The Archive of the Magazine for the George Mason University Community

Meet the Mason Nation: LaNitra Berger

By Cathy Cruise, MFA '93 on July 14, 2016


Job: Director, Office of Fellowships, Honors College

Last year brought a record number of fellowships to Mason, with 19 students winning prestigious national awards, including nine Fulbrights. Six of these were mentored by LaNitra Berger. Since coming to Mason in 2010, Berger has been instrumental in assisting students seeking awards and in addressing the underrepresentation of minority students.

LaNitra Berger, Director, Office of Fellowships, Honors College. Photo by Evan Cantwell/Creative Services/George Mason University

LaNitra Berger, Director, Office of Fellowships, Honors College. Photo by Evan Cantwell

Record Fulbrights: Berger credits a high caliber of applicants and a bit of luck for last year’s wins, but also students’ ability to carefully follow directions. “They came to me early,” she says. “It takes a year to write a successful application—they followed all the steps in the process, then they worked on draft after draft of their essays. It’s the hard work students put into their applications that makes the difference.”

The Process: Each fall, Berger begins recruiting students for fellowships and advises them on their applications. Then personal statement specialist Betsy Allen, a graduate student in Mason’s Creative Writing Program, brainstorms with them on how to approach their essays. Students submit materials to a campus committee for feedback, and Berger helps them revise and submit applications by final deadlines. Finally, they practice interviewing. By April, most applicants have been notified of decisions, and “we usually have some good news to celebrate,” says Berger.

Going Where Students Hang: To reach out to the thousands of undergraduates she serves, Berger keeps weekly office hours in the Office of Diversity, Inclusion, and Multicultural Education. There’s typically a line outside her door, and several of last year’s winners came from meeting her there.

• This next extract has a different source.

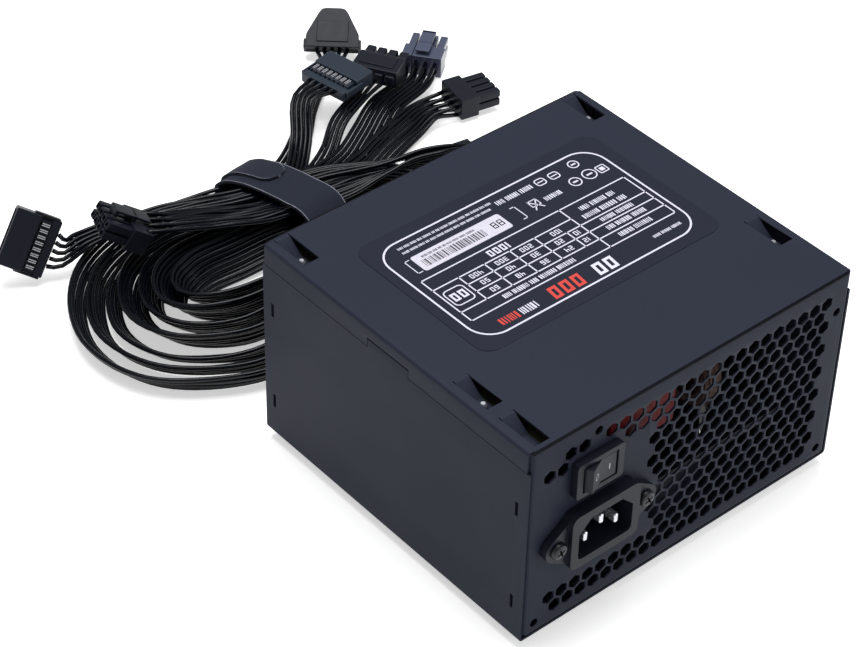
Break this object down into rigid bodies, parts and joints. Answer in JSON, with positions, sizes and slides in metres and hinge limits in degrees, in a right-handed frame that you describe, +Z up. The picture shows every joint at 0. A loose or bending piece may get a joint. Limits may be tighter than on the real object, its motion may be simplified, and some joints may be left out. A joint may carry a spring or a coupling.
{
  "type": "power supply unit",
  "caption": "Computer power supply: folded steel box with honeycomb rear panel, mains inlet, rocker switch, fan on its underside and a strapped bundle of flat leads with plugs.",
  "frame": {"origin": "middle of the footprint without the leads (from the switch rocker's face to the cable grommet's lip), on the surface that the fan guard stands on", "axes": "-Y out of the rear panel with the inlet and switch, +Y out of the cable outlet, +Z up through the plain top plate, +X to the right seen from the inlet side"},
  "size_m": [0.2454, 0.3427, 0.0902],
  "materials": {
    "powder_coat": "matte bluish-black powder coat",
    "black_plastic": "fine-grained black moulding",
    "lead_jacket": "semi-gloss black insulation in flat ribbons",
    "strap_cloth": "woven hook-and-loop strap",
    "bright_steel": "bright plated",
    "black_steel": "black-zinc plated",
    "aluminium": "extruded",
    "board": "laminate",
    "red_case": "moulded capacitor case",
    "sleeve": "shrunk sleeve",
    "core": "taped winding",
    "copper": "enamelled wire",
    "fish_paper": "insulation sheet",
    "label": "printed film"
  },
  "bodies": {
    "housing": {"board_screw_1": "bright_steel", "board_screw_2": "bright_steel", "board_screw_3": "bright_steel", "board_screw_4": "bright_steel", "bulk_capacitor_1": "sleeve", "bulk_capacitor_2": "sleeve", "cable_grommet": "black_plastic", "cable_strap": "strap_cloth", "chassis": "powder_coat", "cover": "powder_coat", "cover_screw_1": "black_steel", "cover_screw_2": "black_steel", "cover_screw_3": "black_steel", "cover_screw_4": "black_steel", "cpu_lead": "lead_jacket", "cpu_plug": "black_plastic", "drive_lead_1": "lead_jacket", "drive_lead_2": "lead_jacket", "drive_lead_3": "lead_jacket", "drive_plug_1": "black_plastic", "drive_plug_2": "black_plastic", "drive_plug_3": "black_plastic", "fan_frame": "black_plastic", "fan_guard": "black_steel", "fan_screw_1": "black_steel", "fan_screw_2": "black_steel", "fan_screw_3": "black_steel", "fan_screw_4": "black_steel", "filter_capacitor": "red_case", "filter_choke": "copper", "graphics_lead_1": "lead_jacket", "graphics_lead_2": "lead_jacket", "graphics_plug_1": "black_plastic", "graphics_plug_2": "black_plastic", "inlet_body": "black_plastic", "inlet_pin_earth": "bright_steel", "inlet_pin_live": "bright_steel", "inlet_pin_neutral": "bright_steel", "inlet_screw_1": "black_steel", "inlet_screw_2": "black_steel", "insulation_sheet": "fish_paper", "main_board": "board", "main_transformer": "core", "mainboard_lead_a": "lead_jacket", "mainboard_lead_b": "lead_jacket", "mainboard_plug": "black_plastic", "mains_leads": "sleeve", "output_capacitor_1": "sleeve", "output_capacitor_2": "sleeve", "output_choke": "copper", "output_loom": "lead_jacket", "peripheral_lead": "lead_jacket", "peripheral_plug": "black_plastic", "primary_heatsink": "aluminium", "rating_label": "label", "secondary_heatsink": "aluminium", "standby_transformer": "core", "switch_body": "black_plastic"},
    "rocker": {"switch_rocker": "black_plastic"},
    "rotor": {"fan_rotor": "black_plastic"}
  },
  "joints": [
    {"name": "switch_rocker", "type": "hinge", "parent": "housing", "child": "rocker", "pos_m": [-0.046, -0.06896, 0.0687], "axis": [0, 0, -1], "range_deg": [0, 24]},
    {"name": "fan_rotor", "type": "hinge", "parent": "housing", "child": "rotor", "pos_m": [0, 0.00204, 0.0176], "axis": [0, 0, 1], "continuous": true}
  ]
}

What’s on Her Wish List: 1) Getting more students to apply for awards, particularly in the sciences; 2) cracking the Marshall Scholarship—a British program that sends 40 American students to the U.K. for two years (Mason students have made the finals twice); and 3) getting more faculty members to encourage students to apply, serve on mock interview committees, and “just see what happens when a student gets excited about something in their class, does a research project, and wins a fellowship to do it overseas.”

Best Thing About Mason: “The representation of minority students in our fellowship winners,” she says. “If you look at profiles of who generally wins fellowships, it is not students of color, it is not first-generation students. So I was very happy that of our 19 winners last year, 10 of them were low-income, first-generation students. At Mason, not only are we talking about diversity, we’re making it something that is actually living up to our own values.”